We get something of the measure of all this unfounded gossip if we can believe, with the Duc de Ligne, that the basis of the slander was “the Queen’s coquettishness, with which she hoped to please everyone”, and that “the Queen’s supposed flirtatiousness was simply an extreme form of amiability”. But even if we also accept the noble, elevated portrait painted by Mme Campan and the nineteenth-century writings that followed her, there remains absolutely no doubt of her feelings for Axel Fersen.

That love, far from destroying the overall charm of Mme Campan’s idealised portrait, actually completes and enhances it—the noble passion of a noble mind, the one serious, deep and truly romantic attachment in an age of coldly elegant and frivolous love games.

In the middle of the last century, suitably bowdlerised to fit the prudishness and discretion of the times, Marie-Antoinette’s letters to Fersen were published. “That publication,” says Stefan Zweig, “totally changed the received image of her as a thoughtless woman. A profoundly dramatic story was laid bare, a story of danger and power played out half in the royal court, half in the shadow of the scaffold—like one of those tear-jerking novels whose plots are so improbable that they can occur only in real life—two people, one of them the Queen of France, the other a minor Scandinavian nobleman, united in passionate love yet compelled by duty and prudence
to conceal their secret in the depths, to be separated over and over again, forever yearning for one another across the terrible gulf between their two worlds. And in the background of this tale of two individual fates, a world collapsing, a time of apocalypse …”

The most significant expressions of this great love were enacted only after the main event in our story was over, when the Queen found herself completely isolated following the necklace trial. But its origins went back to a time long before it, and Rohan must have known about them.
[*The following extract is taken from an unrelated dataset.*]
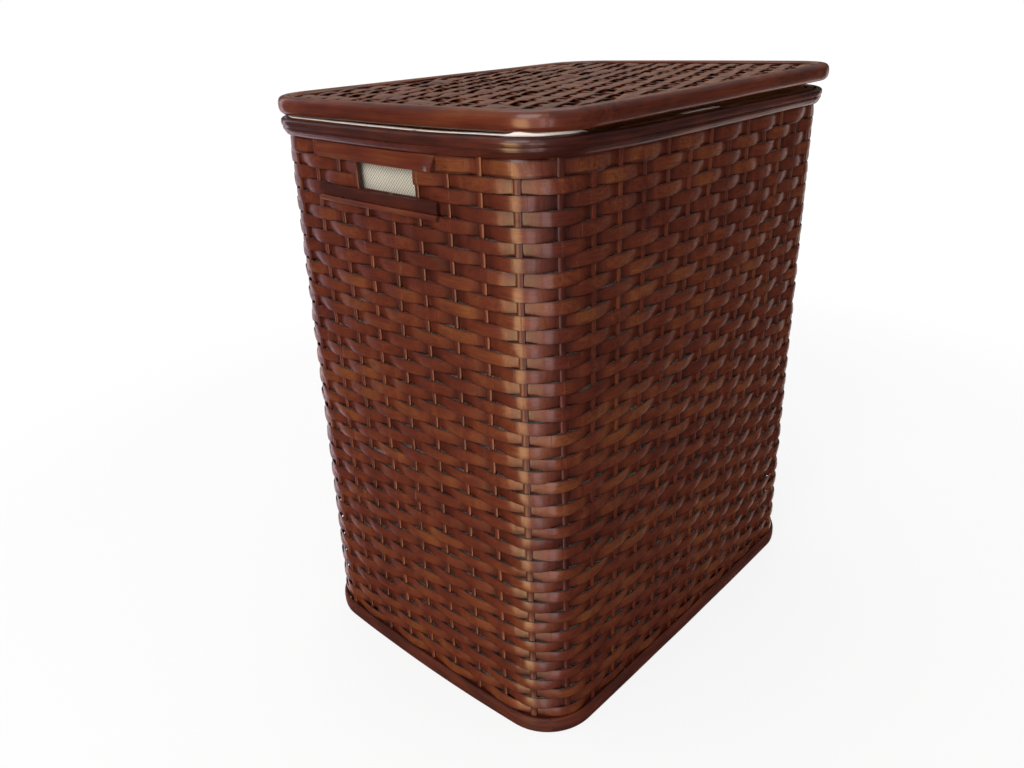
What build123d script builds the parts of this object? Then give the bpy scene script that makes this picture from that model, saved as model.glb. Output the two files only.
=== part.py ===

Axel Fersen was a nineteen-year-old Swedish count who arrived in Paris in 1774 while on a grand tour of Europe. The Dauphine met him at a ball, in which they were both masked, and the young man discovered only later who it was that he had spoken with at such length. When he returned to Paris in 1778 she greeted him like an old acquaintance. The young man had grown into the most beautiful person in all Europe: tall, slender, blond—like the youthful hero of a Nordic saga. Both outwardly and inwardly he was worlds apart from the likes of Lauzun, the roués, the sort of men most Frenchwomen idolised. Fersen was both shy and proud, pure of soul, reticent and discreet; a sensitive and yet order-loving northerner—almost aridly so. The efforts of the Abbé Vermond and the French Court to turn Marie-Antoinette into a Frenchwoman had not succeeded; instead, the mysterious workings of racial type led this blonde Germanic woman to the fair-haired Nordic man, with his Northern richness of feeling and spiritual purity. While the French courtiers around them seemed to have stepped from the pages of
Les liaisons dangereuses
, these two inhabited the world of the young Werther.

 

Although they both concealed their feelings with true northern modesty, perhaps even from each other, the gaze of the Court
was always on them. The Swedish ambassador Creutz took a certain fatherly pride in telling King Gustav III of his young compatriot’s success.

A stanza of Verlaine’s comes to mind—it is from the
Fêtes galantes
, which captures the whimsical mood of the eighteenth century in its most exquisite form:

Ce fut le temps sous de clairs ciels,

(Vous en souvenez-vous, Madame?)

Des baisers superficiels

Et des sentiments à fleur d’âme.

It was a time of cloudless skies,

(My lady, do you recall?)

Of kisses that brushed the surface

And feelings that shook the soul.

And when they could no longer deny what they meant to each other, the wise and sober Fersen thought it better to put an ocean between the two of them, and went off to fight for freedom, as Lafayette’s aide-de-camp in America.